◆ Short task ◆
Write out the material below again, unchanged.

◆ Dataset excerpt ◆
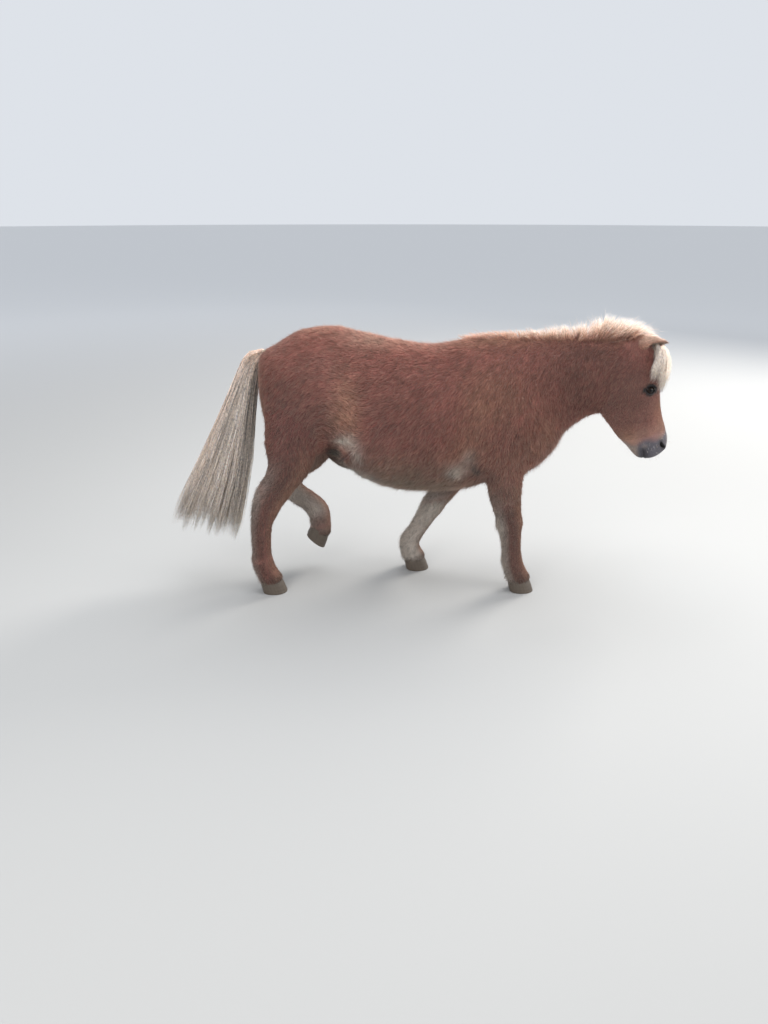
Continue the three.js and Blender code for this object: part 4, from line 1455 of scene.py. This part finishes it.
def forelock_mesh():
    """Hair from between the ears down over the forehead: layers of wisps, each drawn to its own point.

    A strand runs down the face at an angle round the head that grows towards its tip, by the two
    angles of FORELOCK_SPAN in degrees. It stands off the face, a superellipse round the head's middle
    line, by its layer's share of the thickness. The wisps at the sides end higher up than the others.
    """
    dice = np.random.default_rng(37)
    n = FORELOCK_COUNT
    wisp = dice.integers(0, FORELOCK_WISPS, n)
    heart = np.linspace(-1, 1, FORELOCK_WISPS)[wisp] + dice.uniform(-0.08, 0.08, FORELOCK_WISPS)[wisp]
    layer_of_wisp = dice.random(FORELOCK_WISPS)[wisp]
    reach_of_wisp = dice.uniform(0.84, 1.04, FORELOCK_WISPS)[wisp]
    bow = dice.uniform(-1, 1, (FORELOCK_WISPS, 2))[wisp]
    stray = dice.random(n) < FORELOCK_STRAYS
    across = np.clip(heart + 0.30 * dice.normal(size=n), -1.1, 1.1)
    layer = np.clip(layer_of_wisp + 0.28 * dice.normal(size=n), 0, 1)
    start = dice.uniform(*FORELOCK_ROOTS, n)
    end = (FORELOCK_LONGEST - FORELOCK_SIDES_SHORTER * heart ** 2) * reach_of_wisp
    end = end * dice.uniform(0.76, 1.04, n)
    share = np.linspace(0, 1, FORELOCK_STEPS)[None]
    down = start[:, None] + (end - start)[:, None] * share
    thick = np.interp(down, *np.array(FORELOCK).T) * (0.12 + 0.88 * layer[:, None])
    thick = thick * (1 - 0.5 * np.abs(heart[:, None]) * share)
    drawn = 0.75 * share ** 1.2
    turn = across[:, None] * (1 - drawn) + heart[:, None] * drawn
    turn = np.radians(turn * (FORELOCK_SPAN[0] + (FORELOCK_SPAN[1] - FORELOCK_SPAN[0]) * share))
    turn = turn + 0.07 * bow[:, :1] * np.sin(np.pi * share) + 0.12 * (stray * bow[:, 1])[:, None] * share
    along = down * MM
    tall = (head.column(along, 1) - head.column(along, 2)) / 2
    wide = head.column(along, 3) / 2
    reach = ((np.cos(turn) / tall) ** 2.4 + np.abs(np.sin(turn) / wide) ** 2.4) ** (-1 / 2.4)
    lift = thick * np.minimum(0.2 + share * 3, 1) + (stray * dice.uniform(2, 14, n))[:, None] * share - 5
    reach = reach + lift * MM
    out = head.middle(along) + reach * np.cos(turn)
    paths = head.origin + along[..., None] * head.along + out[..., None] * head.out
    paths = paths + (reach * np.sin(turn))[..., None] * LEFTWARD
    widths = dice.uniform(0.6, 1.4, n)[:, None] * MM * taper(FORELOCK_STEPS, 0.8, 1)
    tips = blend(plain("cream", n), "golden", 0.10 * dice.random(n) ** 2)
    colours = blend(tips, "golden", 0.15)
    uv = chart("head", *round_form(head, paths[:, 0]))
    ups = np.tile(head.out, (n, 1))
    return lock_mesh("forelock_hair", paths, widths, ups, uv, colours, dice.random((n, 2)), tips=tips)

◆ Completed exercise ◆
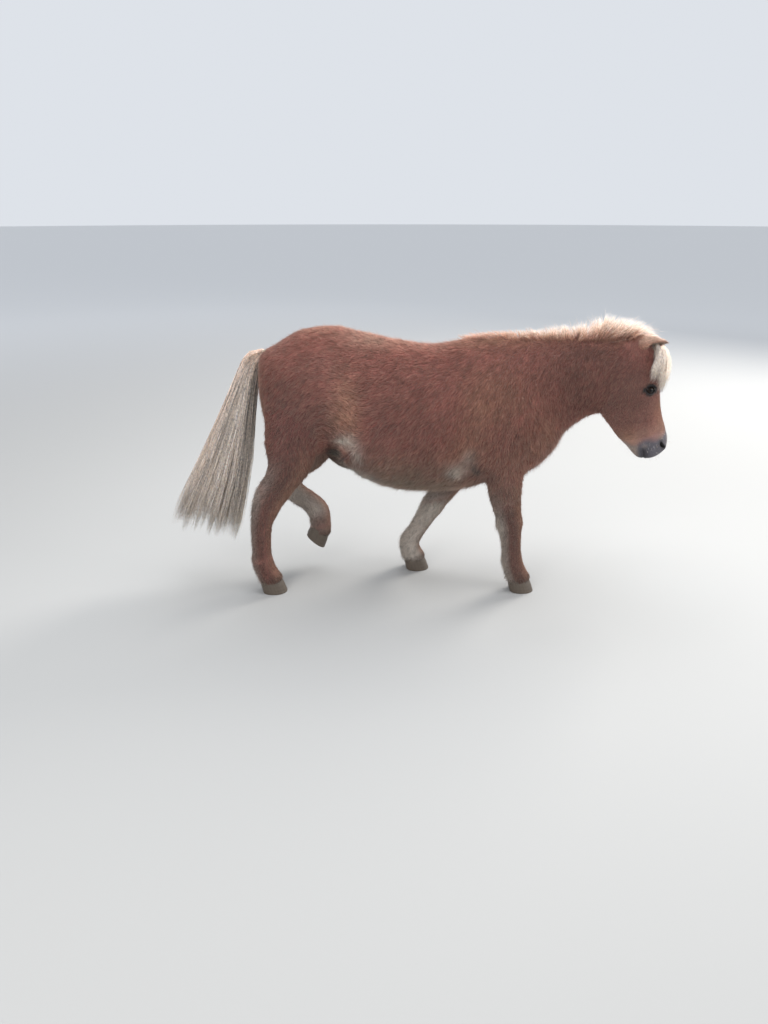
Continue the three.js and Blender code for this object: part 4, from line 1455 of scene.py. This part finishes it.
def forelock_mesh():
    """Hair from between the ears down over the forehead: layers of wisps, each drawn to its own point.

    A strand runs down the face at an angle round the head that grows towards its tip, by the two
    angles of FORELOCK_SPAN in degrees. It stands off the face, a superellipse round the head's middle
    line, by its layer's share of the thickness. The wisps at the sides end higher up than the others.
    """
    dice = np.random.default_rng(37)
    n = FORELOCK_COUNT
    wisp = dice.integers(0, FORELOCK_WISPS, n)
    heart = np.linspace(-1, 1, FORELOCK_WISPS)[wisp] + dice.uniform(-0.08, 0.08, FORELOCK_WISPS)[wisp]
    layer_of_wisp = dice.random(FORELOCK_WISPS)[wisp]
    reach_of_wisp = dice.uniform(0.84, 1.04, FORELOCK_WISPS)[wisp]
    bow = dice.uniform(-1, 1, (FORELOCK_WISPS, 2))[wisp]
    stray = dice.random(n) < FORELOCK_STRAYS
    across = np.clip(heart + 0.30 * dice.normal(size=n), -1.1, 1.1)
    layer = np.clip(layer_of_wisp + 0.28 * dice.normal(size=n), 0, 1)
    start = dice.uniform(*FORELOCK_ROOTS, n)
    end = (FORELOCK_LONGEST - FORELOCK_SIDES_SHORTER * heart ** 2) * reach_of_wisp
    end = end * dice.uniform(0.76, 1.04, n)
    share = np.linspace(0, 1, FORELOCK_STEPS)[None]
    down = start[:, None] + (end - start)[:, None] * share
    thick = np.interp(down, *np.array(FORELOCK).T) * (0.12 + 0.88 * layer[:, None])
    thick = thick * (1 - 0.5 * np.abs(heart[:, None]) * share)
    drawn = 0.75 * share ** 1.2
    turn = across[:, None] * (1 - drawn) + heart[:, None] * drawn
    turn = np.radians(turn * (FORELOCK_SPAN[0] + (FORELOCK_SPAN[1] - FORELOCK_SPAN[0]) * share))
    turn = turn + 0.07 * bow[:, :1] * np.sin(np.pi * share) + 0.12 * (stray * bow[:, 1])[:, None] * share
    along = down * MM
    tall = (head.column(along, 1) - head.column(along, 2)) / 2
    wide = head.column(along, 3) / 2
    reach = ((np.cos(turn) / tall) ** 2.4 + np.abs(np.sin(turn) / wide) ** 2.4) ** (-1 / 2.4)
    lift = thick * np.minimum(0.2 + share * 3, 1) + (stray * dice.uniform(2, 14, n))[:, None] * share - 5
    reach = reach + lift * MM
    out = head.middle(along) + reach * np.cos(turn)
    paths = head.origin + along[..., None] * head.along + out[..., None] * head.out
    paths = paths + (reach * np.sin(turn))[..., None] * LEFTWARD
    widths = dice.uniform(0.6, 1.4, n)[:, None] * MM * taper(FORELOCK_STEPS, 0.8, 1)
    tips = blend(plain("cream", n), "golden", 0.10 * dice.random(n) ** 2)
    colours = blend(tips, "golden", 0.15)
    uv = chart("head", *round_form(head, paths[:, 0]))
    ups = np.tile(head.out, (n, 1))
    return lock_mesh("forelock_hair", paths, widths, ups, uv, colours, dice.random((n, 2)), tips=tips)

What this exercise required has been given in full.